The growing impact of coronavirus on public sporting events has put a huge question mark on Indian Premier League (IPL), scheduled to start on 29th March.
Frankly speaking, the biggest T20 league IPL has all the ingredients that microorganisms require to spur an outbreak – massive crowds packed in claustrophobic stands, players from foreign countries and unending rounds of fan interactions and autograph signings. So, while BCCI President Sourav Ganguly rejected the idea that the coronavirus scare threatens to impact Indian Premier League’s fate in 2020, it’s actually inevitable.
When Ganguly said, “Nothing in India. Not even discussed it,” the cases of infection in India were relatively low. But the country has seen a rapid surge of detections in the last two days. This has increased hysteria, leading to shutting down of schools, cancellations of summits and incoming Holi festive events. Hence, it is not a matter of if but when.
Cancellations and Precautions Abound
Major sporting events are being cancelled or postponed around the world. The inaugural race of the 2020 Moto GP in Qatar on the 8th of March stands cancelled. So does Ireland Women’s Cricket Team’s tour to Thailand.
The prestigious hockey tournament Azlan Shah Cup has been postponed to September. Italian Serie A football league has been put on hold. Even the fate of the 2020 Summer Olympics in Tokyo hangs in the balance. But the IPL authorities are adamant that the T20 sporting event will happen. And there’s a reason to their relentlessness.

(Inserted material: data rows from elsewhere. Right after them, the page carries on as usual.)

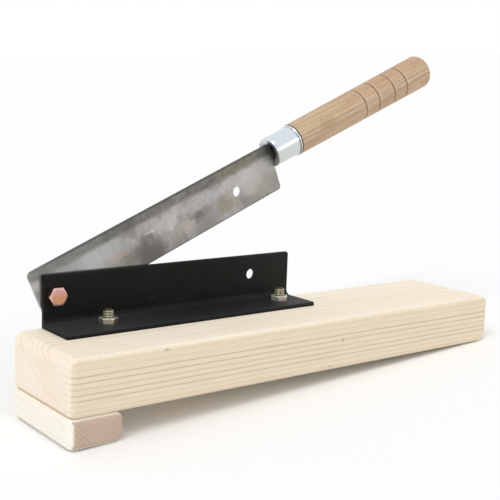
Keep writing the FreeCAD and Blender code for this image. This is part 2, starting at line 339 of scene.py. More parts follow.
@dataclass(frozen=True)
class Stain:
    """A soft-edged stain on an upright flat: its middle, half widths, colour and strength."""

    x: float
    z: float
    half_x: float
    half_z: float
    colour: Shade
    strength: float


class Recipe(Mixer):
    """Shader tree of one finish, in the millimetres of the frame that its piece was drawn in."""

    def __init__(self, name: str, place: Matrix, ground: Shade) -> None:
        """Start the material and its coordinates.

        Args:
            name: The material's name.
            place: The drawing frame's placement.
            ground: The colour that the others are laid on.
        """
        self.material = bpy.data.materials.new(name)
        super().__init__(empty_tree(self.material))
        self.coordinates = self.add("ShaderNodeTexCoord")
        location, turn, scale = place.decompose()
        mapping = [self.term(self.coordinates, "Object"), location, turn.to_euler(), scale]
        self.point = self.get("ShaderNodeMapping", mapping, vector_type="TEXTURE")
        self.x, self.y, self.z = self.parts(self.point)
        # The frame's three axes, as directions of the row frame.
        self.ways = [place.to_3x3().col[axis].normalized() for axis in range(3)]
        self.tint: Term | Shade = ground

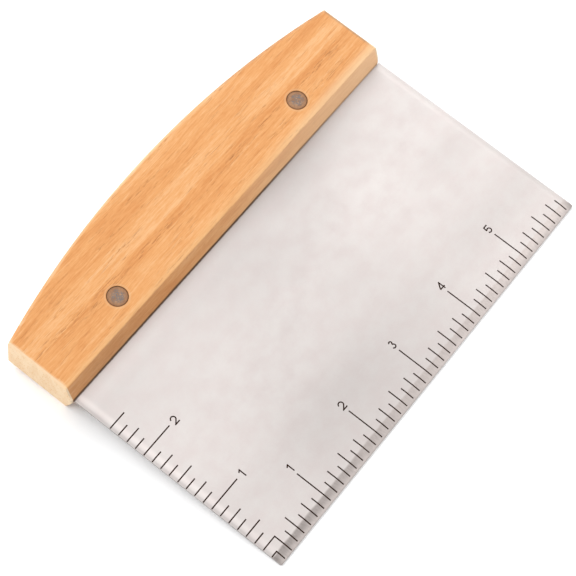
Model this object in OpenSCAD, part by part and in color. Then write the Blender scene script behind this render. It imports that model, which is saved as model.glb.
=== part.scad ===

IPL can’t be Postponed; it will have to be Cancelled
For IPL to take place, the event needs to be aligned with the International Cricketing Calendar. The April-May window is the only time the event can happen. If the pandemic scare grows, IPL will have to be entirely cancelled for 2020.
A senior BCCI official had explained to a media house, “Cancellation means scrapped for the year as this is the window. It can’t be rescheduled”. That will mean huge losses, even when all the matches of the tournament are insured.
Estimating the losses from IPL’s cancellation
The biggest worry from the T20 league’s cancellation would come to the broadcasters. The current TV rights holder, Star Sports, shelled out USD 2.55 billion (roughly INR 16,000 crores) for a five-year term. The advertising revenue and profit estimates for Star from the deal will come down by roughly 20 per cent.
If IPL is cancelled for 2020, the BCCI, the teams and Star Sports will still get to claim insurance but will probably only recover 80 per cent of their investment.
If IPL stands cancelled for 2020, the BCCI, the teams and Star Sports will still get to claim insurance. However, they will probably be able to recover only 80 per cent of their investment. Furthermore, hundreds of sponsorships, team and player endorsements will suffer setbacks.
What works in favour of IPL?
There are a number of parameters that work in favour of IPL. First of all, cricket is relatively less popular than other sports globally, thereby limiting the number of countries involved. The number of overseas players is also limited. Till now, none of the overseas players or any franchise team has hinted at being apprehensive of IPL fuelling the coronavirus outbreak.
Out of the 258 overseas players registered for IPL, only around 60 players will officially play in the league, with most of them being from Australia, England, South Africa, New Zealand, and West Indies. None of these countries have significant outbreaks. The BCCI has said that there is no threat as of now. However, they are continuously monitoring the situation. But IPL getting derailed due to coronavirus seems a possibility.